1. Partir des besoins.

Et plus précisément des besoins présents (donc d’intérêts), vécus sur un mode individuel et montrer que le NetZero favorise leur satisfaction.

Ces besoins sont assez nombreux : l’alimentation et l’hydratation, la santé, la sécurité financière (le réchauffement est inflationniste !), la sécurité physique…

Pas sur le ton de la menace (on risque alors le refus d’obstacle) mais sur celui de la « conservation émancipatrice », celui qui résonne avec des valeurs égoïstes et la volonté commune d’être mieux ou moins mal dans le PRÉSENT.

L’hyperbole du futur tient à distance la majorité des gens. Pour les entreprises – très égoïstes, elles aussi — cela pourrait se traduire non pas en opposant les deux matérialités, financière et d’impact, mais en se focalisant sur leurs intersections et des résultats « à hauteur d’hommes ».

2. Partir des personnes.

Comme le disent fréquemment les associations, l’écologie a besoin de nouveaux locuteurs. Les pairs doivent être mobilisés. D’autant plus que le combat se mène désormais sur les réseaux sociaux.

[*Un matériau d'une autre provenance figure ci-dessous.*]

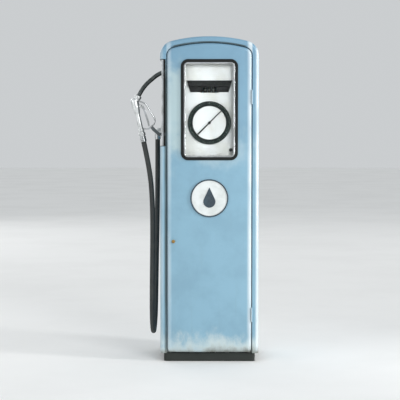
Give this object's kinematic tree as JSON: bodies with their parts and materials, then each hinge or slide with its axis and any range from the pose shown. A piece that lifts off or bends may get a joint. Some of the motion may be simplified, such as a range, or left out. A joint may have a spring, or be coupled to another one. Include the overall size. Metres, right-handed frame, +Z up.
{
  "type": "fuel pump",
  "caption": "Free-standing fuel pump: arched sheet casing, hinged front door with window and clock dial, inner pumping gear, and a hose with a hand nozzle hung at a side recess.",
  "frame": {"origin": "centre of the base's underside, which is the centre of the four anchor holes", "axes": "+Z up; the front with the door faces -Y; the nozzle and hose hang on the -X side"},
  "size_m": [0.6787, 0.4535, 1.7199],
  "materials": {
    "body_paint": "gloss",
    "window_rubber": "satin",
    "bright_metal": "polished",
    "window_glass": "clear",
    "dial_white": "satin",
    "dial_green": "satin",
    "black_paint": "satin",
    "enamel_white": "gloss",
    "enamel_dark": "gloss",
    "base_iron": "rough",
    "frame_steel": "satin",
    "cast_grey": "rough",
    "machine_green": "satin",
    "pipe_steel": "galvanised",
    "brass": "dull",
    "nozzle_metal": "worn",
    "hose_rubber": "matt",
    "belt_rubber": "matt"
  },
  "bodies": {
    "pump": {"base_casting": "base_iron", "hood": "body_paint", "left_side_casing": "body_paint", "right_side_casing": "body_paint", "front_opening_frame": "body_paint", "rear_opening_frame": "body_paint", "rear_panel": "body_paint", "rear_panel_screws": "pipe_steel", "hinge_frame_leaves": "body_paint", "dial_plate": "dial_white", "dial_ring": "dial_green", "dial_face": "dial_white", "counter_visor": "black_paint", "counter_frame": "pipe_steel", "register_gearbox": "machine_green", "inner_frame": "frame_steel", "pump_shelf": "frame_steel", "meter_shelf": "frame_steel", "motor": "machine_green", "pump_unit": "cast_grey", "v_belt": "belt_rubber", "air_separator": "machine_green", "meter": "brass", "suction_pipe": "pipe_steel", "separator_pipes": "pipe_steel", "delivery_pipe": "pipe_steel", "conduit": "pipe_steel", "junction_box": "machine_green", "nozzle_pocket": "black_paint", "pocket_strip": "bright_metal", "nozzle_holster": "frame_steel", "nozzle_rest": "frame_steel", "outlet_elbow": "bright_metal", "outlet_ferrule": "bright_metal", "hose": "hose_rubber"},
    "front_door": {"front_door": "body_paint", "door_stiffeners": "frame_steel", "window_gasket": "window_rubber", "window_bezel": "bright_metal", "window_glass": "window_glass", "badge_plate": "enamel_white", "badge_relief": "enamel_dark", "hinge_door_leaves": "body_paint"},
    "door_lock": {"door_lock": "brass"},
    "pointer": {"pointer": "black_paint"},
    "reset_knob": {"reset_knob": "black_paint"},
    "counter_wheel_1": {"counter_wheel_1": "black_paint"},
    "counter_wheel_2": {"counter_wheel_2": "black_paint"},
    "counter_wheel_3": {"counter_wheel_3": "black_paint"},
    "meter_shaft": {"meter_shaft": "pipe_steel"},
    "motor_pulley": {"motor_pulley": "cast_grey"},
    "pump_pulley": {"pump_pulley": "cast_grey"},
    "switch_lever": {"switch_lever": "bright_metal"},
    "nozzle": {"nozzle_body": "nozzle_metal", "nozzle_spout": "nozzle_metal", "nozzle_guard": "bright_metal", "trigger_pin": "pipe_steel"},
    "trigger": {"nozzle_trigger": "bright_metal"},
    "swivel": {"nozzle_swivel": "bright_metal", "nozzle_ferrule": "bright_metal"}
  },
  "joints": [
    {"name": "door_hinge", "type": "hinge", "parent": "pump", "child": "front_door", "pos_m": [0.225, -0.217, 0.8], "axis": [0, 0, 1], "range_deg": [0, 110]},
    {"name": "door_lock_turn", "type": "hinge", "parent": "front_door", "child": "door_lock", "pos_m": [-0.19, -0.2, 0.64], "axis": [0, -1, 0], "range_deg": [0, 90]},
    {"name": "meter_shaft_turn", "type": "hinge", "parent": "pump", "child": "meter_shaft", "pos_m": [0.04, 0, 0.9], "axis": [0, 0, 1], "continuous": true},
    {"name": "pointer_turn", "type": "hinge", "parent": "pump", "child": "pointer", "pos_m": [0, -0.185, 1.266], "axis": [0, 1, 0], "continuous": true},
    {"name": "counter_wheel_1_turn", "type": "hinge", "parent": "pump", "child": "counter_wheel_1", "pos_m": [-0.021, -0.1575, 1.438], "axis": [1, 0, 0], "continuous": true},
    {"name": "counter_wheel_2_turn", "type": "hinge", "parent": "pump", "child": "counter_wheel_2", "pos_m": [0, -0.1575, 1.438], "axis": [1, 0, 0], "continuous": true},
    {"name": "counter_wheel_3_turn", "type": "hinge", "parent": "pump", "child": "counter_wheel_3", "pos_m": [0.021, -0.1575, 1.438], "axis": [1, 0, 0], "continuous": true},
    {"name": "reset_knob_turn", "type": "hinge", "parent": "pump", "child": "reset_knob", "pos_m": [0.113, -0.185, 1.123], "axis": [0, 1, 0], "range_deg": [0, 90]},
    {"name": "pump_spin", "type": "hinge", "parent": "pump", "child": "pump_pulley", "pos_m": [-0.05, 0.04, 0.385], "axis": [1, 0, 0], "continuous": true},
    {"name": "motor_spin", "type": "hinge", "parent": "pump", "child": "motor_pulley", "pos_m": [-0.05, 0.04, 0.122], "axis": [1, 0, 0], "continuous": true},
    {"name": "switch_lever_swing", "type": "hinge", "parent": "pump", "child": "switch_lever", "pos_m": [-0.204, -0.048, 1.29], "axis": [1, 0, 0], "range_deg": [0, 45]},
    {"name": "nozzle_lift", "type": "slide", "parent": "pump", "child": "nozzle", "axis": [-0.8, 0, 0.6], "range_m": [0, 0.16]},
    {"name": "trigger_squeeze", "type": "hinge", "parent": "nozzle", "child": "trigger", "pos_m": [-0.359, -0.132, 1.356], "axis": [0, 1, 0], "range_deg": [0, 11], "stiffness_Nm_per_rad": 1.5, "springref_deg": -2.86},
    {"name": "swivel_turn", "type": "hinge", "parent": "nozzle", "child": "swivel", "pos_m": [-0.35, -0.132, 1.165], "axis": [-0.2169, 0, 0.9762], "continuous": true}
  ],
  "couplings": [
    {"joint": "pointer_turn", "follows": "meter_shaft_turn", "ratio": 0.25},
    {"joint": "counter_wheel_3_turn", "follows": "meter_shaft_turn", "ratio": -0.25},
    {"joint": "counter_wheel_2_turn", "follows": "meter_shaft_turn", "ratio": -0.025},
    {"joint": "counter_wheel_1_turn", "follows": "meter_shaft_turn", "ratio": -0.0025},
    {"joint": "motor_spin", "follows": "pump_spin", "ratio": 2}
  ]
}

Une marque aura toujours moins à dire, ou de manière plus segmentante, qu’un chef de Sodexo engagé dans la cuisine végétale, qu’un compagnon de Bouygues amoureux des constructions en bois ou qu’un pêcheur des Mousquetaires exposé à la chute des populations de poissons.

Comme le souligne l’excellente synthèse sur la « Climate Communications » de l’association Parlons Climat, « De nouvelles vagues de chaleur ont ravagé les côtes grecques » mobilisera infiniment moins que « J’ai perdu ma maison et tous mes biens dans les incendies »

3.     Partir des histoires.

Si vous avez les besoins et les personnes, reste donc à créer des histoires qui touchent les audiences. Cela sonne comme une évidence… Mais la cause de la lutte contre le réchauffement climatique en manque cruellement.

Elle scande en effet des acronymes – RSE, ESG, CSRD…- et un paquet de concepts : « neutralité carbone », « circularité », « matérialité ». Et de la data, beaucoup de datas (cf. CSRD).

Or, les audiences s’en tiennent éloignées. L’économie comportementalemontre en effet que les gens traitent les informations au prisme « d’histoires », ancrées dans leurs opinions et leurs valeurs. Il faut les comprendre, les accepter, pour que la lutte contre le changement climatique y trouve une place.

Au Royaume-Uni, des campagnes de promotion des transports collectifs visant des publics conservateurs ont ainsi rencontré un plus grand succès dès lors qu’elles mettaient en avant la protection des paysages.

Aux Etats-Unis, les Républicains sont plus sensibles aux enjeux climatiques quand le risque de guerre est pointé, bien plus que la submersion des côtes.

C’est ainsi.

Ne pas voir les publics comme des adversaires a priori, montrer de l’empathie, écrire avec talents : en somme, l’écologie a besoin de narratif.